Hong Kong Monetary Authority | Wikimedia Commons
Hong Kong Monetary Authority | Wikimedia Commons
Tian Chen & Katherine Greifeld | Bloomberg
2 min read Last Updated : Mar 09 2019 | 11:01 PM IST
Hong Kong’s de facto central bank bought the local dollar for the first time since August after the city’s exchange rate fell to the weak end of its trading band against the greenback.
 
The Hong Kong Monetary Authority bought HK$1.507 billion ($192 million) of local currency during London and New York trading hours, it said in a statement on Saturday.
 
The main reason for the currency’s decline was a significant widening in the interest rate gap between the Hong Kong and US dollars, HKMA Deputy Chief Executive Howard Lee said in the statement. He said it wouldn’t be surprising if the Hong Kong dollar again weakened to the bottom of its trading band, and the HKMA “stands ready” to defend the currency.
 
Abundant liquidity in the currency market, weak demand for loans and a lack of large-scale initial public offerings in Hong Kong have also contributed to the rate gap, Lee said.
 
Lower interest rates relative to the greenback have made shorting the Hong Kong dollar a lucrative trade.

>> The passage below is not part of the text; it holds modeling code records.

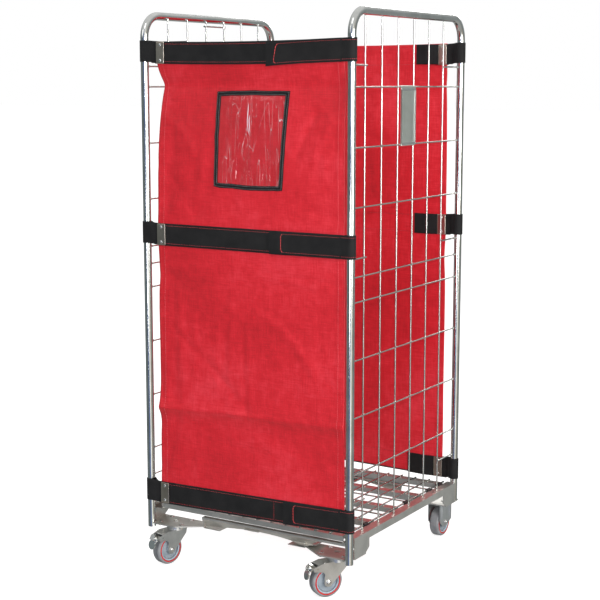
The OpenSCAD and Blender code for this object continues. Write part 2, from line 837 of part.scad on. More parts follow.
at_wheel(LEFT, "rear") hub();  // rear_left_hub
at_wheel(RIGHT, "rear") hub();  // rear_right_hub
at_wheel(LEFT, "rear") tyre();  // rear_left_tyre
at_wheel(RIGHT, "rear") tyre();  // rear_right_tyre
at_origin() cover();  // front_cover
at_origin() turned() cover();  // rear_cover
at_origin() bands();  // front_straps
at_origin() turned() bands();  // rear_straps
front_and_rear() clip_side_loops();  // post_loops
front_and_rear() wrap_side_loops();  // strap_wraps
front_and_rear() clip_pair();  // clip_plates
front_and_rear() clip_rivet_set();  // clip_rivets
pocket_binding();
pocket_window();
deck_bars();
deck_cross_wires();
deck_long_wires();
deck_hinge_rod();
deck_hinge_clips();
at_origin() tail(0);  // front_top_tail
at_origin() tail(1);  // front_middle_tail
at_origin() tail(2);  // front_bottom_tail
at_origin() turned() tail(0);  // rear_top_tail
at_origin() turned() tail(1);  // rear_middle_tail
at_origin() turned() tail(2);  // rear_bottom_tail
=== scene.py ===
import math

import bpy
import numpy as np
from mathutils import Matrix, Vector, noise


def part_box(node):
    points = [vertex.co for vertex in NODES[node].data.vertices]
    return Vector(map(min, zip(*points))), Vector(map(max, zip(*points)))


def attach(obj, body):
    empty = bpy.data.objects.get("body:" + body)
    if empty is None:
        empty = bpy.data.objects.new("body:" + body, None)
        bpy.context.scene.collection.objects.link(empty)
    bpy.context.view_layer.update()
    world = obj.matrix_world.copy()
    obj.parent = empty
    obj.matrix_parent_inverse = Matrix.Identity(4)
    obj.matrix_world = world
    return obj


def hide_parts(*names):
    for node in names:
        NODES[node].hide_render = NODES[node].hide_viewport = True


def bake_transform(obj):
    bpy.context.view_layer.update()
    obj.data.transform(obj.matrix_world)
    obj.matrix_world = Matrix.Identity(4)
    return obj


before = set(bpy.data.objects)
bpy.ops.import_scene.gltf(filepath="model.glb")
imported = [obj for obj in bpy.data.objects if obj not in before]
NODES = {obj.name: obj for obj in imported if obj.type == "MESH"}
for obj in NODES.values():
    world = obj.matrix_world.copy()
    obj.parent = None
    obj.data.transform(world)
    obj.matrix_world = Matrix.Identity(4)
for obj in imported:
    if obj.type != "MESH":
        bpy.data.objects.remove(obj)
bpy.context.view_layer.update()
SCENE = bpy.context.scene
SCENE.view_settings.view_transform = "Standard"

# ------------------------------------------------------------------ dimensions
# Lengths in metres.  The trolley's own frame has its origin on the cage's axis;
# SHIFT_Y moves it to the row frame.
cover_lo, cover_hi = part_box("front_cover")
SHIFT_Y = (cover_lo.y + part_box("rear_cover")[1].y) / 2
COVER_L, COVER_R = cover_lo.x, cover_hi.x
COVER_LOW, COVER_TOP = cover_lo.z, cover_hi.z
COVER_Y = (cover_lo.y + cover_hi.y) / 2 - SHIFT_Y
tube_lo, tube_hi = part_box("right_frame_tube")
TUBE_R = (tube_hi.x - tube_lo.x) / 2
POST_X = (tube_lo.x + tube_hi.x) / 2
POST_Y = (tube_hi.y - tube_lo.y) / 2 - TUBE_R

# The three bands: widths, dip in mid-span, and rise of each end over the free end's middle
LEVELS = ("top", "middle", "bottom")
STRAP_T = 0.0025
WIDTH = {"top": 0.0675, "middle": 0.070, "bottom": 0.0725}
SAG = {"top": -0.0055, "middle": 0.0, "bottom": -0.001}
LEFT_RISE = {"top": 0.0015, "middle": 0.001, "bottom": -0.0045}
RIGHT_RISE = {"top": 0.0025, "middle": -0.001, "bottom": 0.0075}
TAIL_BOX = {level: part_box(f"front_{level}_tail") for level in LEVELS}
LEFT_Z = {level: (lo.z + hi.z) / 2 + LEFT_RISE[level] for level, (lo, hi) in TAIL_BOX.items()}
RIGHT_Z = {level: (lo.z + hi.z) / 2 + RIGHT_RISE[level] for level, (lo, hi) in TAIL_BOX.items()}
TAIL_FREE = {level: lo.x for level, (lo, hi) in TAIL_BOX.items()}
TAIL_HINGE = TAIL_BOX["top"][1].x
TAIL_Y = TAIL_BOX["top"][0].y - SHIFT_Y + STRAP_T / 2
band_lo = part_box("front_straps")[0]
BAND_Y = band_lo.y - SHIFT_Y + STRAP_T / 2
BAND_L = band_lo.x
CREASE_TOP, CREASE_Z = LEFT_Z["top"] - WIDTH["top"] / 2, 1.544

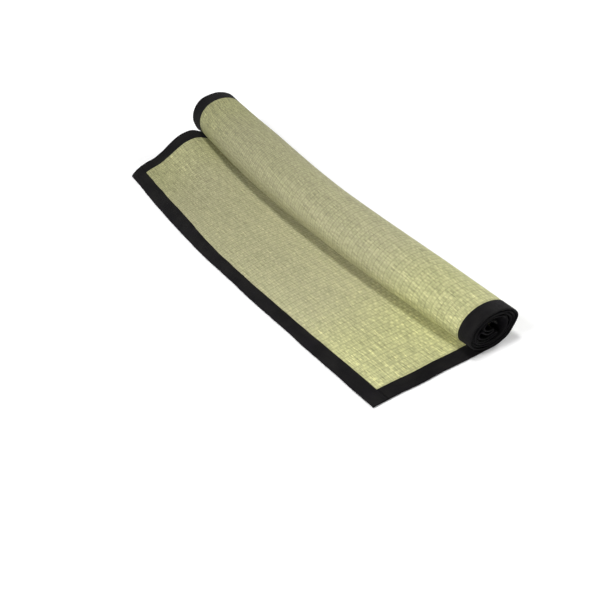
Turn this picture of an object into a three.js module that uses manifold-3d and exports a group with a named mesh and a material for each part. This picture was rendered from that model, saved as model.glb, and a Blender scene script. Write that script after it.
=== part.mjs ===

The HKMA, which needs to buy the currency at 7.85 per dollar to defend the trading band, intervened last year for the first time since 2005 at the weak side of the band.
 
Continued purchases by the authority would tighten liquidity, which may drive up borrowing costs in the city. The actions of HKMA last year saw the aggregate balance, a measure of interbank liquidity, shrink by more than half. The balance stood at HK$76.3 billion on Friday, and will decline to HK$74.8 billion after the intervention.
 
“Reserve levels have been built up significantly over the past decade and the HKMA still has an ample amount of reserves to defend the USD/HKD range for now,” said Bipan Rai, head, North American foreign-exchange strategy, Canadian Imperial Bank of Commerce. “It’ll likely be tested a few times, which may see further intervention. But any talk of the peg giving way is an extreme long shot.”